Now I have a table with following task:
- Group by functions on DepartmentID and EmployeeID
- Within each group, I need to order them by (ArrivalDate, ArrivalTime) and pick the first one. So if two dates are different, pick the newer date. If two dates are same, pick the newer time.
I am trying with this kinda of approach:
input.select("DepartmenId","EmolyeeID", "ArrivalDate", "ArrivalTime", "Word")
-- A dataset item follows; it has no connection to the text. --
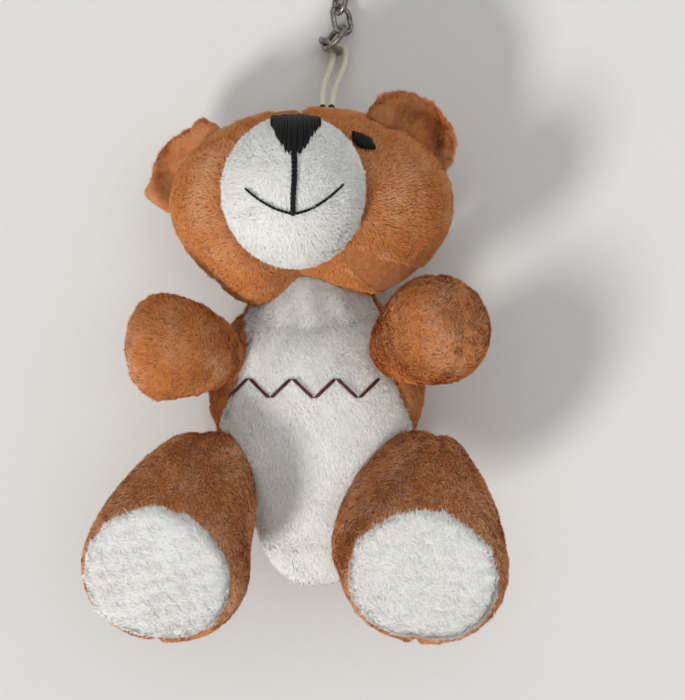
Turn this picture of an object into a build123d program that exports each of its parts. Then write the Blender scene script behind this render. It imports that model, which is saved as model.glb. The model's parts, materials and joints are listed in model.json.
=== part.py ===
from build123d import *
import math
import os

# A small plush bear keychain lying on its back. Millimetres, +Z up, +Y towards the head and the
# key ring, +X towards the bear's own left side. The origin is on the flat patch that the back
# rests on.

# ---- driving dimensions ----------------------------------------------------------------------
FABRIC = 1.2          # plush backing and pile, pressed flat
TUCK = 0.1            # air between a skin and its stuffing
STITCH = 0.5          # how far embroidery stands proud of the pile
FAR = 200.0           # larger than the whole bear

TORSO_MID_Z = 13.0    # height of the torso's middle above the surface
TORSO_DEPTH = 0.68    # depth of the torso over its width
TORSO_NECK_Y = 22.2   # where the torso's top is gathered flat
TORSO_SEAT_Y, TORSO_SEAT_RADIUS, TORSO_SEAT_TURN = -31.0, 8.0, 54
TORSO_WIDEST, TORSO_TOP = (20.4, 2.0), (11.5, 25.0)
BACK_SEAM_X = 1.0     # the back seam runs this far to the right of the middle
BELLY_OUTLINE = [(0, -40), (11, -24), (19.2, 1), (13.6, 13), (12.5, 30), (0, 30)]

COLLAR_MID, COLLAR_RADII, COLLAR_THICK = (-0.4, 22.7, 15.5), (6.5, 3.5), 0.6

HEAD_MID = (-0.7, 42.3, 19.6)
HEAD_RADII = (27.0, 18.4, 20.2)
HEAD_SEAM_X = -2.4
MUZZLE_MID = (-3.3, 42.5, 35.6)
MUZZLE_RADII = (13.3, 13.4, 14.3)

NOSE_OUTLINE = [(-6.7, 54.0), (-6.4, 50.6), (-4.0, 47.0), (-2.0, 47.0), (0.4, 50.6), (0.7, 54.0), (-3.0, 54.8)]
MOUTH_LOW = (-3.0, 37.4)
MOUTH_ENDS = ((-11.1, 42.0), (5.1, 42.8))
MOUTH_SAG = 0.9       # how far each side of the smile bows below its chord
MOUTH_WIDTH = 0.9
EYES = {"eye_left": ((8.5, 51.2), -38), "eye_right": ((-14.0, 51.4), 38)}
EYE_SIZE = (4.8, 2.5)

EAR_RADIUS, EAR_DEPTH = 9.4, 2.7
EARS = {"ear_left": ((17.0, 52.6, 25.5), (0.30, -0.20, 0.93)),
        "ear_right": ((-23.0, 49.6, 17.5), (-0.22, 0.16, 0.96))}

MOTIF_MID, MOTIF_STEP, MOTIF_COUNT = (-2.2, 8.0), 3.9, 7
MOTIF_BAR, MOTIF_LEAN = (4.6, 0.8), 35

# Limbs are turned shapes: the root starts at the point given, and the second vector is the way it runs.
ARM_ROOT_RADIUS, ARM_ROOT_TURN = 8.5, 55
ARM_WIDEST, ARM_LENGTH = (10.1, 11.5), 21.0
ARMS = {"arm_left": ((15.2, 15.4, 23.6), (0.50, 0.25, 0.83)),
        "arm_right": ((-15.2, 15.6, 28.6), (-0.97, 0.0, -0.15))}

LEG_ROOT_RADIUS, LEG_ROOT_TURN = 6.5, 50
LEG_WIDEST, LEG_LENGTH = (15.0, 23.5), 38.5
SOLE_TURN, SOLE_OFFSET = 48, 9.6    # the sole's lean off the leg's axis, and how far it is from the foot's middle
LEGS = {"leg_left": ((23.0, -0.6, 22.6), (-3.5, -21.4, 11.4)),
        "leg_right": ((-22.3, -0.6, 21.6), (-3.5, -20.9, 11.4))}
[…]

.agg(here will be the function that handles logic from 2)
.show()
What is the syntax to aggregate here?
Thank you in advance.
// +-----------+---------+-----------+-----------+--------+
// |DepartmenId|EmolyeeID|ArrivalDate|ArrivalTime| Word |
// +-----------+---------+-----------+-----------+--------+
// | D1 | E1 | 20170101 | 0730 | "YES" |
// +-----------+---------+-----------+-----------+--------+
// | D1 | E1 | 20170102 | 1530 | "NO" |
// +-----------+---------+-----------+-----------+--------+
// | D1 | E2 | 20170101 | 0730 | "ZOO" |
// +-----------+---------+-----------+-----------+--------+
// | D1 | E2 | 20170102 | 0330 | "BOO" |
// +-----------+---------+-----------+-----------+--------+
// | D2 | E1 | 20170101 | 0730 | "LOL" |
// +-----------+---------+-----------+-----------+--------+
// | D2 | E1 | 20170101 | 1830 | "ATT" |
// +-----------+---------+-----------+-----------+--------+
// | D2 | E2 | 20170105 | 1430 | "UNI" |
// +-----------+---------+-----------+-----------+--------+
// output should be
// +-----------+---------+-----------+-----------+--------+
// |DepartmenId|EmolyeeID|ArrivalDate|ArrivalTime| Word |
// +-----------+---------+-----------+-----------+--------+
// | D1 | E1 | 20170102 | 1530 | "NO" |
// +-----------+---------+-----------+-----------+--------+
// | D1 | E2 | 20170102 | 0330 | "BOO" |
// +-----------+---------+-----------+-----------+--------+
// | D2 | E1 | 20170101 | 1830 | "ATT" |
// +-----------+---------+-----------+-----------+--------+
// | D2 | E2 | 20170105 | 1430 | "UNI" |
// +-----------+---------+-----------+-----------+--------+